* _Direction_:
Work through the records below and tally every line containing "pose". Reply with the total alone.

►

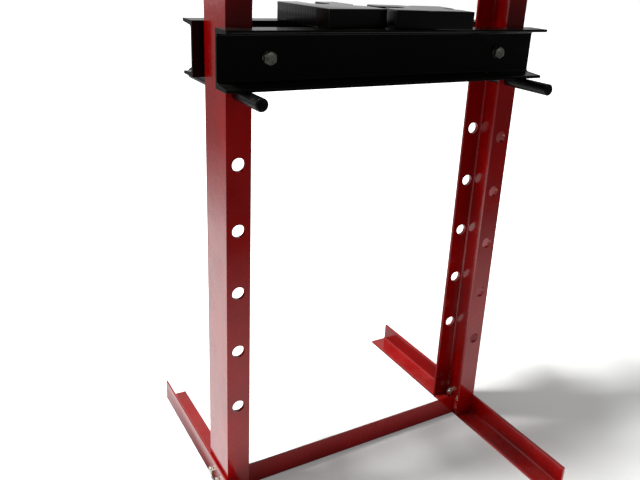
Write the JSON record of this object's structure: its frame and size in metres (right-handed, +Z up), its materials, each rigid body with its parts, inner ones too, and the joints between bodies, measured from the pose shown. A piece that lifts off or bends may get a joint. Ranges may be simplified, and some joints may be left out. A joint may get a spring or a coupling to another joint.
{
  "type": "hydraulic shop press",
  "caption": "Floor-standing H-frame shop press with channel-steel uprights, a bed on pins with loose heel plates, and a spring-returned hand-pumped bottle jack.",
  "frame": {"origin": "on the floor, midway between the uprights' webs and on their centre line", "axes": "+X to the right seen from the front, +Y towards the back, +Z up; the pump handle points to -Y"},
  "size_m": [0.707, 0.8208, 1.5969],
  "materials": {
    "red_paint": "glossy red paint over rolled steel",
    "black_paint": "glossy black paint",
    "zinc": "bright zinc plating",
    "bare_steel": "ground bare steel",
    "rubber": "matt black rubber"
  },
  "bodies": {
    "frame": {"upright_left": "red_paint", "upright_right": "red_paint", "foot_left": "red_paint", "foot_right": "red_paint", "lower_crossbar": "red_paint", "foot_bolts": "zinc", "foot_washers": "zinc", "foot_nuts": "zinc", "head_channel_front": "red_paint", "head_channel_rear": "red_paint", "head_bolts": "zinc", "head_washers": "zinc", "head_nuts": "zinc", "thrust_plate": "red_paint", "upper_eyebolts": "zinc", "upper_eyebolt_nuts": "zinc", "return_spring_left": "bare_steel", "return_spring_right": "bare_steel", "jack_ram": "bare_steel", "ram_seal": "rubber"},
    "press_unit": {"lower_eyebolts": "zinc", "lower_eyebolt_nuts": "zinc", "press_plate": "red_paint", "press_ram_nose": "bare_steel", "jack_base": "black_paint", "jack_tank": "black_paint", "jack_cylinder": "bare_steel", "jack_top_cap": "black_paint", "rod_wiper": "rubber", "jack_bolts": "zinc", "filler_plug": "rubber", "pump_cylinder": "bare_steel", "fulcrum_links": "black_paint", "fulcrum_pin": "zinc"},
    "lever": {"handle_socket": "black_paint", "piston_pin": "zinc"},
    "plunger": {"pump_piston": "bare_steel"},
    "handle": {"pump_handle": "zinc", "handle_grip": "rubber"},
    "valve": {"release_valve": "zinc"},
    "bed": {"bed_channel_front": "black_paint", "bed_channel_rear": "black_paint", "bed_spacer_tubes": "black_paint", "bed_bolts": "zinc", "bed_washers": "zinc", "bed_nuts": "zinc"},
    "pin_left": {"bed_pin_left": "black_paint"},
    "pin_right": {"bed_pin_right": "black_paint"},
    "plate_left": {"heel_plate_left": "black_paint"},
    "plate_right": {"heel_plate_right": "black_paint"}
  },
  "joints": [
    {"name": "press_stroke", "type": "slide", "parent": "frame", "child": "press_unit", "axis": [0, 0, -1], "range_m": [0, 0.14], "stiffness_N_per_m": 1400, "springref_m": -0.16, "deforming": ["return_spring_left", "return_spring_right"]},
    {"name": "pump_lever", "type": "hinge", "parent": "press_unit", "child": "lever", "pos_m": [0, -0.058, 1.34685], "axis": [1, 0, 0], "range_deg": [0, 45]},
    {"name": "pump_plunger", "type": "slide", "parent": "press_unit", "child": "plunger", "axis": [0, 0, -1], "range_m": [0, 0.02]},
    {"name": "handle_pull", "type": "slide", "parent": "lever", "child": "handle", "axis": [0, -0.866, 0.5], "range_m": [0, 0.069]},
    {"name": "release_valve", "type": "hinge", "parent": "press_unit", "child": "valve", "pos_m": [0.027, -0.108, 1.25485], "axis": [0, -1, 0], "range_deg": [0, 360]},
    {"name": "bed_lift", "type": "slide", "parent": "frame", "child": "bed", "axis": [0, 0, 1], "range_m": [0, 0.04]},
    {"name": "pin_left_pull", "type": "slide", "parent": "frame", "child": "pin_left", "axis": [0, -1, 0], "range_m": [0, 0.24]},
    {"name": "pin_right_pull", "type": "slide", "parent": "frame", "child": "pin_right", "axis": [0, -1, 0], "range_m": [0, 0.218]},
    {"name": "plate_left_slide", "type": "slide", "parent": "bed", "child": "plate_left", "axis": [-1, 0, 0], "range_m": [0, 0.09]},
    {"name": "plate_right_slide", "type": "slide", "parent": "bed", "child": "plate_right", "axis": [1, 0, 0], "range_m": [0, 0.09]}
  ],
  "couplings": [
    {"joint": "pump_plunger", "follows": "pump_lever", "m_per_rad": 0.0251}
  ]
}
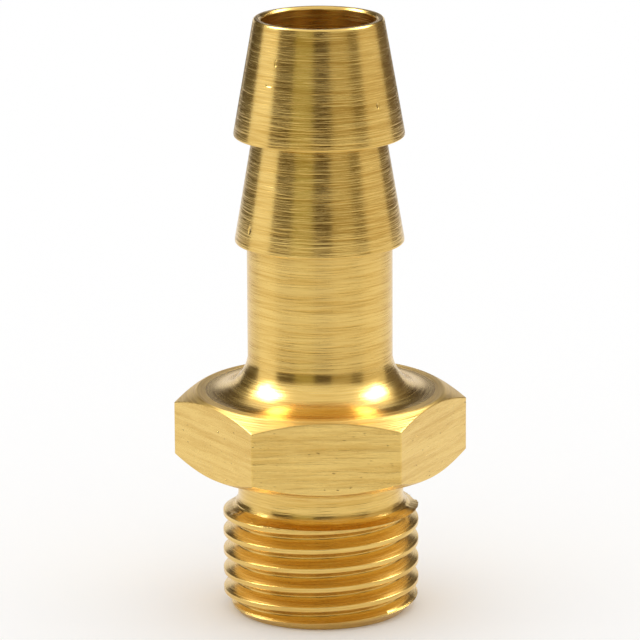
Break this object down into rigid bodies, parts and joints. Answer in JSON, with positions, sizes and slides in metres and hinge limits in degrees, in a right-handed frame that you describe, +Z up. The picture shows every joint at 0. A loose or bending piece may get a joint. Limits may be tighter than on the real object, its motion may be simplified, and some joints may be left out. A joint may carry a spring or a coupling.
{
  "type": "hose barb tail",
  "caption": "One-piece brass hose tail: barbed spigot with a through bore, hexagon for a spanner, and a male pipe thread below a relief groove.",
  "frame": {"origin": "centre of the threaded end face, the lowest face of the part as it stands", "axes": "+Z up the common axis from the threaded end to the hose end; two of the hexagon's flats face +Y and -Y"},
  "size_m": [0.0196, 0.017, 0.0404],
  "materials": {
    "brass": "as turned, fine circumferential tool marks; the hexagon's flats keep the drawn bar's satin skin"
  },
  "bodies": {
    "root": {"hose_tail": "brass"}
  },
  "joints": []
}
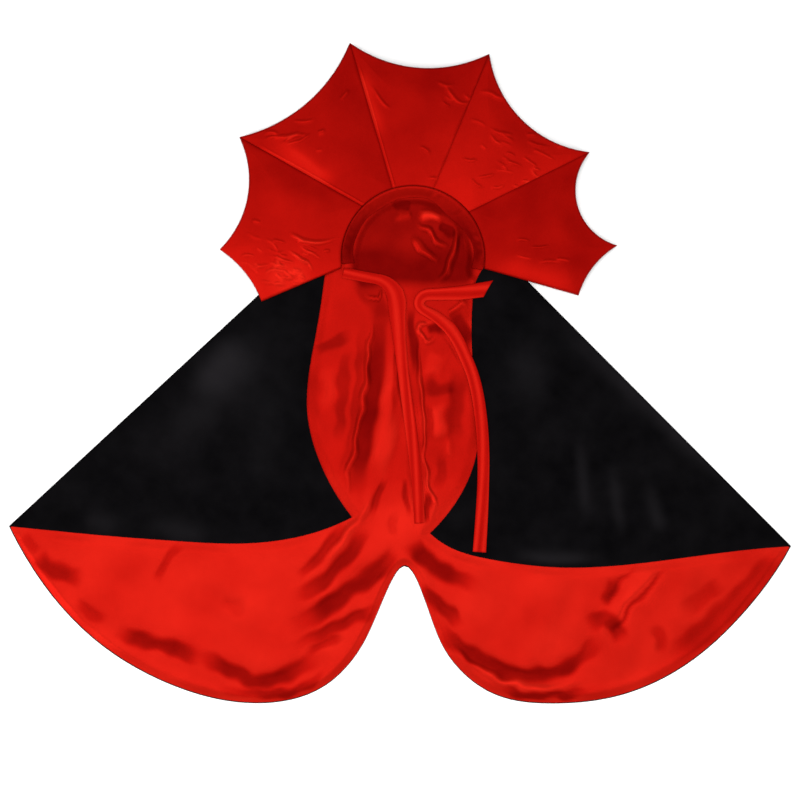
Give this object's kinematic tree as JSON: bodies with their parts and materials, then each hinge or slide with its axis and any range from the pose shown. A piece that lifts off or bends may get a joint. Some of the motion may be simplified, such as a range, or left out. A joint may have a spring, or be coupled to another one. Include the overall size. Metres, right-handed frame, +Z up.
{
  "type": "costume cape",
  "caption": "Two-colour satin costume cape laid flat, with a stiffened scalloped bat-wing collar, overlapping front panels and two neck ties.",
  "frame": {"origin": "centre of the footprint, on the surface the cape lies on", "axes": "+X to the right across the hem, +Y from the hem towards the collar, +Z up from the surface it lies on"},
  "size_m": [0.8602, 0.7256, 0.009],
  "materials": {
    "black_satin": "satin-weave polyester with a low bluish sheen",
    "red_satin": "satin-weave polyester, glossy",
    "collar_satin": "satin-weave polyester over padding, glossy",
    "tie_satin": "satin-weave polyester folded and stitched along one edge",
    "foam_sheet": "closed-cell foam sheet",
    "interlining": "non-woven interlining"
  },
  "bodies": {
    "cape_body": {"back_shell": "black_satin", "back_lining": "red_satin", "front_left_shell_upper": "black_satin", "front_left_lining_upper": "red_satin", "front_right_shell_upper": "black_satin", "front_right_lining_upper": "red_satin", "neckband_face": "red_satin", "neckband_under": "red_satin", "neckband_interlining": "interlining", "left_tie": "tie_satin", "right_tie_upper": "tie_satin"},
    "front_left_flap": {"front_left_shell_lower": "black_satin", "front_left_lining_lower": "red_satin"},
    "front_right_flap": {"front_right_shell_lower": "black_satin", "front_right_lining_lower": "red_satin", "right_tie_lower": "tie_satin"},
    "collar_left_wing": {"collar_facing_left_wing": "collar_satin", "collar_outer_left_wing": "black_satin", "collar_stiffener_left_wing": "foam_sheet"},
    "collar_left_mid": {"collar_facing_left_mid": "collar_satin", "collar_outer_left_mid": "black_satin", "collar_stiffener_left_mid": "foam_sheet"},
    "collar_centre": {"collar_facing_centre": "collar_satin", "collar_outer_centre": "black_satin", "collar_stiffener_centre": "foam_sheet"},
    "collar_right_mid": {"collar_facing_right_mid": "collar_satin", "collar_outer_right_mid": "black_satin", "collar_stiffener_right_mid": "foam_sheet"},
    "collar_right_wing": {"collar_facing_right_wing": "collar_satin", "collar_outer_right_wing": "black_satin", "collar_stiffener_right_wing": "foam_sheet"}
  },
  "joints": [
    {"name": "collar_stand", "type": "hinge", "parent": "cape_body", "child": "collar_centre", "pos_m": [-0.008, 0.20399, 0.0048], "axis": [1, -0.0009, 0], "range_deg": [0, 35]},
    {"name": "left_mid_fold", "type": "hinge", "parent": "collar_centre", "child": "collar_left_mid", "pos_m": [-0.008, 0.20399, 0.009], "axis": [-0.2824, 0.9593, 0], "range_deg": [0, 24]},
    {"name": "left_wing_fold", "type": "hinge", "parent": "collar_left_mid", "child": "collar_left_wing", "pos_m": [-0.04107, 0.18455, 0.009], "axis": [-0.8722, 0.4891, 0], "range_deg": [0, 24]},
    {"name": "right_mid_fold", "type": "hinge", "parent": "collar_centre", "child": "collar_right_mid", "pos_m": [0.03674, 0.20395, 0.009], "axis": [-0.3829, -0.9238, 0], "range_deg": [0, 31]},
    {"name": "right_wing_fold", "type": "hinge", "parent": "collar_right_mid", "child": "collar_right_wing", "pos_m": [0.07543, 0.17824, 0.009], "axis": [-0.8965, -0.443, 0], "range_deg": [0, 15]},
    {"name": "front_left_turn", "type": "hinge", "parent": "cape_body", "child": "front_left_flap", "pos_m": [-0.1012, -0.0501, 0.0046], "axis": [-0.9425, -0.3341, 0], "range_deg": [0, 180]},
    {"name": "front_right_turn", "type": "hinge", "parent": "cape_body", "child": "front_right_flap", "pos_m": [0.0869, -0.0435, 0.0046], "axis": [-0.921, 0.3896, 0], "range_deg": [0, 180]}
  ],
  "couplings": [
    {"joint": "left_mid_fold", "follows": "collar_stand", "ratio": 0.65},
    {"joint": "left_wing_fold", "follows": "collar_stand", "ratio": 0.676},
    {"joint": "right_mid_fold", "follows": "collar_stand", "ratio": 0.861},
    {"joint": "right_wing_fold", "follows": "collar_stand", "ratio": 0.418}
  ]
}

◄

* _Answer below_:
2